STATED TASK:
Repeat each line of the material exactly.

STORED DATA:
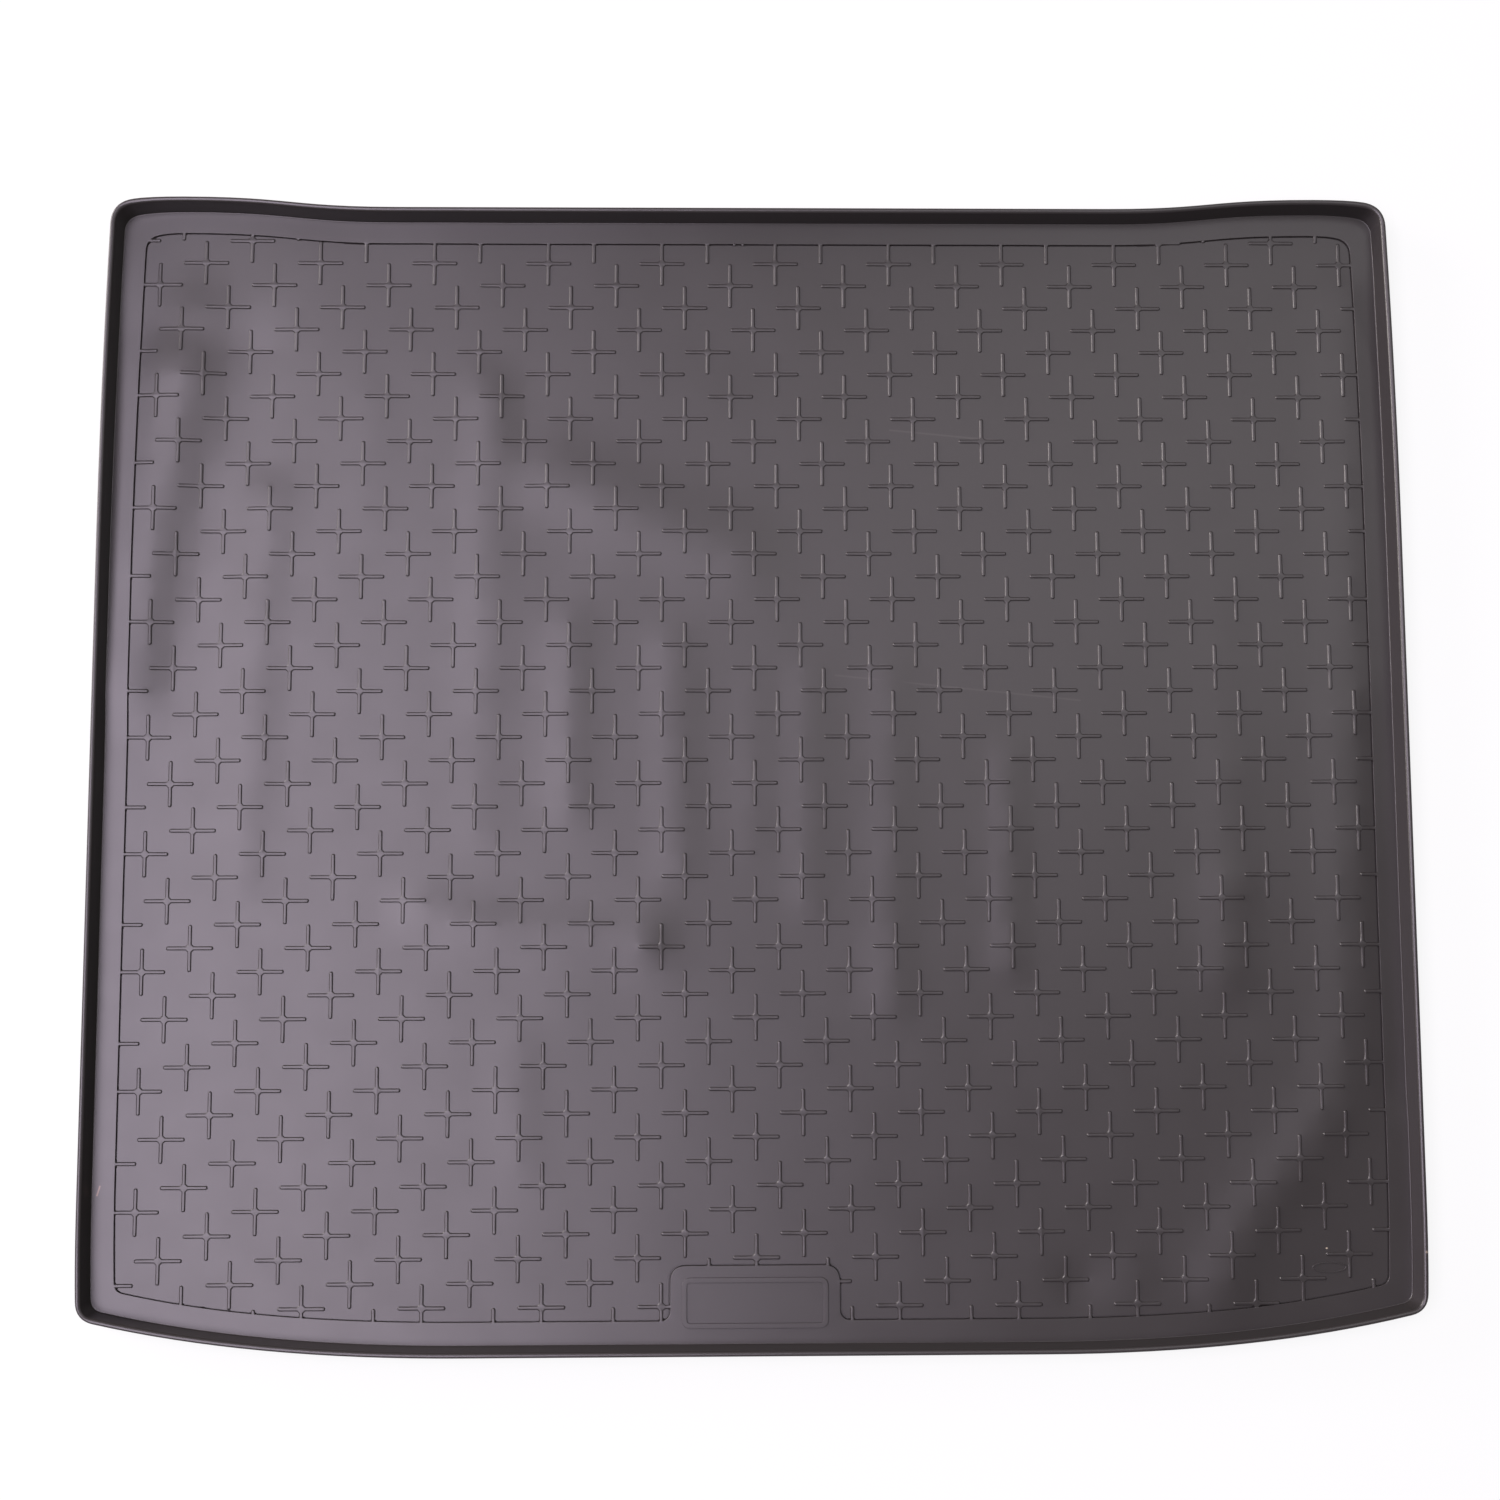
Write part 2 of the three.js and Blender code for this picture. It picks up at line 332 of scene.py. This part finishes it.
def raiseRing(piece, bm, mark, ground):
    # bm holds one flat face: its inset makes the ring, which is raised out of the ground
    rise = ringRoot["depth"] + mark["rise"]
    bmesh.ops.translate(bm, verts=bm.verts[:], vec=(0, 0, (ground - ringRoot["depth"]) * mm))
    ring = bmesh.ops.inset_individual(bm, faces=bm.faces[:], thickness=mark["line"] * mm,
                                      use_even_offset=True)["faces"]
    middle = [face for face in bm.faces if face not in ring]
    bmesh.ops.delete(bm, geom=middle, context="FACES")
    grown = bmesh.ops.extrude_face_region(bm, geom=bm.faces[:], use_keep_orig=True)["geom"]
    verts = [vert for vert in grown if isinstance(vert, bmesh.types.BMVert)]
    bmesh.ops.translate(bm, verts=verts, vec=(0, 0, rise * mm))
    bmesh.ops.recalc_face_normals(bm, faces=bm.faces)
    level = ground + mark["rise"] - tolerance
    crest = [edge for edge in bm.edges if all(vert.co.z > level * mm for vert in edge.verts)
             and any(face.normal.z < flat for face in edge.link_faces)]  # not across the top
    roundOff(bm, "EDGES", crest, mark["soften"], ringRoot["softenSteps"])
    combine(piece, "UNION", objectFrom(bm, "ring"))


def addBadge(piece):
    top = fieldInset - tray["halfLength"] + tab["depth"] - badge["belowTab"]
    bottom = top - badge["height"]
    half = badge["halfWidth"]
    bm = bmesh.new()
    corners = [bm.verts.new((x * mm, y * mm, 0))
               for x, y in ((-half, bottom), (half, bottom), (half, top), (-half, top))]
    bm.faces.new(corners)
    roundOff(bm, "VERTICES", corners, badge["round"], badge["roundSteps"])
    raiseRing(piece, bm, badge, tray["marginTop"])


def addOval(piece):
    bm = bmesh.new()
    bmesh.ops.create_circle(bm, cap_ends=True, segments=oval["steps"],
                            radius=oval["halfWidth"] * mm)
    bmesh.ops.scale(bm, verts=bm.verts[:], vec=(1, oval["halfHeight"] / oval["halfWidth"], 1))
    bmesh.ops.translate(bm, verts=bm.verts[:], vec=(oval["x"] * mm, oval["y"] * mm, 0))
    raiseRing(piece, bm, oval, tray["floor"])


# Two nubs on the far step line, where the mould was filled

nubs = {"x": (-14, -7), "radius": 1.3, "rise": 0.5, "steps": (12, 8)}


def addNubs(piece):
    y = tray["halfLength"] - fieldInset - tray["swellRise"]
    around, upward = nubs["steps"]
    bm = bmesh.new()
    for x in nubs["x"]:
        made = bmesh.ops.create_uvsphere(bm, u_segments=around, v_segments=upward,
                                         radius=nubs["radius"] * mm)
        bmesh.ops.scale(bm, verts=made["verts"], vec=(1, 1, nubs["rise"] / nubs["radius"]))
        bmesh.ops.translate(bm, verts=made["verts"],
                            vec=(x * mm, y * mm, tray["marginTop"] * mm))
    combine(piece, "UNION", objectFrom(bm, "nubs"))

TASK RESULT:
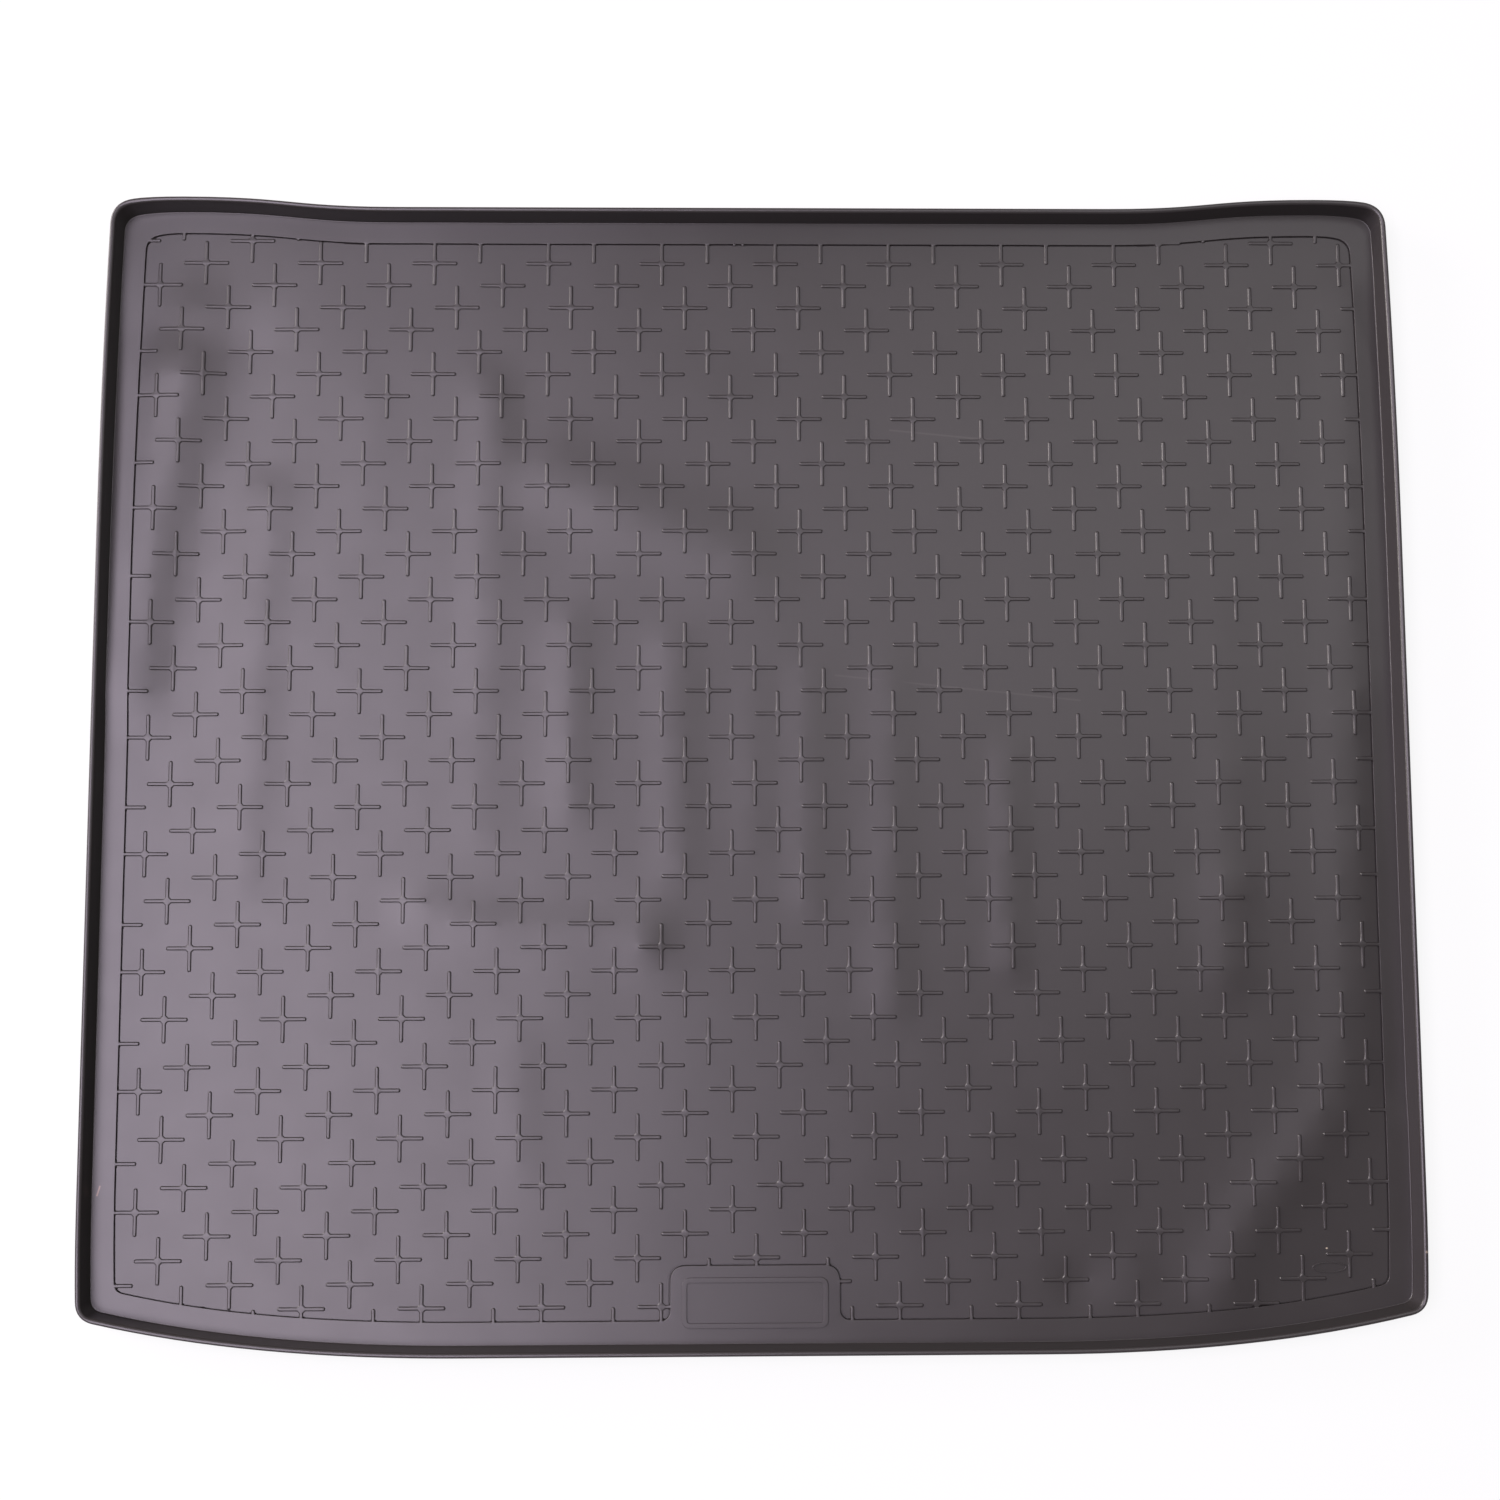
Write part 2 of the three.js and Blender code for this picture. It picks up at line 332 of scene.py. This part finishes it.
def raiseRing(piece, bm, mark, ground):
    # bm holds one flat face: its inset makes the ring, which is raised out of the ground
    rise = ringRoot["depth"] + mark["rise"]
    bmesh.ops.translate(bm, verts=bm.verts[:], vec=(0, 0, (ground - ringRoot["depth"]) * mm))
    ring = bmesh.ops.inset_individual(bm, faces=bm.faces[:], thickness=mark["line"] * mm,
                                      use_even_offset=True)["faces"]
    middle = [face for face in bm.faces if face not in ring]
    bmesh.ops.delete(bm, geom=middle, context="FACES")
    grown = bmesh.ops.extrude_face_region(bm, geom=bm.faces[:], use_keep_orig=True)["geom"]
    verts = [vert for vert in grown if isinstance(vert, bmesh.types.BMVert)]
    bmesh.ops.translate(bm, verts=verts, vec=(0, 0, rise * mm))
    bmesh.ops.recalc_face_normals(bm, faces=bm.faces)
    level = ground + mark["rise"] - tolerance
    crest = [edge for edge in bm.edges if all(vert.co.z > level * mm for vert in edge.verts)
             and any(face.normal.z < flat for face in edge.link_faces)]  # not across the top
    roundOff(bm, "EDGES", crest, mark["soften"], ringRoot["softenSteps"])
    combine(piece, "UNION", objectFrom(bm, "ring"))


def addBadge(piece):
    top = fieldInset - tray["halfLength"] + tab["depth"] - badge["belowTab"]
    bottom = top - badge["height"]
    half = badge["halfWidth"]
    bm = bmesh.new()
    corners = [bm.verts.new((x * mm, y * mm, 0))
               for x, y in ((-half, bottom), (half, bottom), (half, top), (-half, top))]
    bm.faces.new(corners)
    roundOff(bm, "VERTICES", corners, badge["round"], badge["roundSteps"])
    raiseRing(piece, bm, badge, tray["marginTop"])


def addOval(piece):
    bm = bmesh.new()
    bmesh.ops.create_circle(bm, cap_ends=True, segments=oval["steps"],
                            radius=oval["halfWidth"] * mm)
    bmesh.ops.scale(bm, verts=bm.verts[:], vec=(1, oval["halfHeight"] / oval["halfWidth"], 1))
    bmesh.ops.translate(bm, verts=bm.verts[:], vec=(oval["x"] * mm, oval["y"] * mm, 0))
    raiseRing(piece, bm, oval, tray["floor"])


# Two nubs on the far step line, where the mould was filled

nubs = {"x": (-14, -7), "radius": 1.3, "rise": 0.5, "steps": (12, 8)}


def addNubs(piece):
    y = tray["halfLength"] - fieldInset - tray["swellRise"]
    around, upward = nubs["steps"]
    bm = bmesh.new()
    for x in nubs["x"]:
        made = bmesh.ops.create_uvsphere(bm, u_segments=around, v_segments=upward,
                                         radius=nubs["radius"] * mm)
        bmesh.ops.scale(bm, verts=made["verts"], vec=(1, 1, nubs["rise"] / nubs["radius"]))
        bmesh.ops.translate(bm, verts=made["verts"],
                            vec=(x * mm, y * mm, tray["marginTop"] * mm))
    combine(piece, "UNION", objectFrom(bm, "nubs"))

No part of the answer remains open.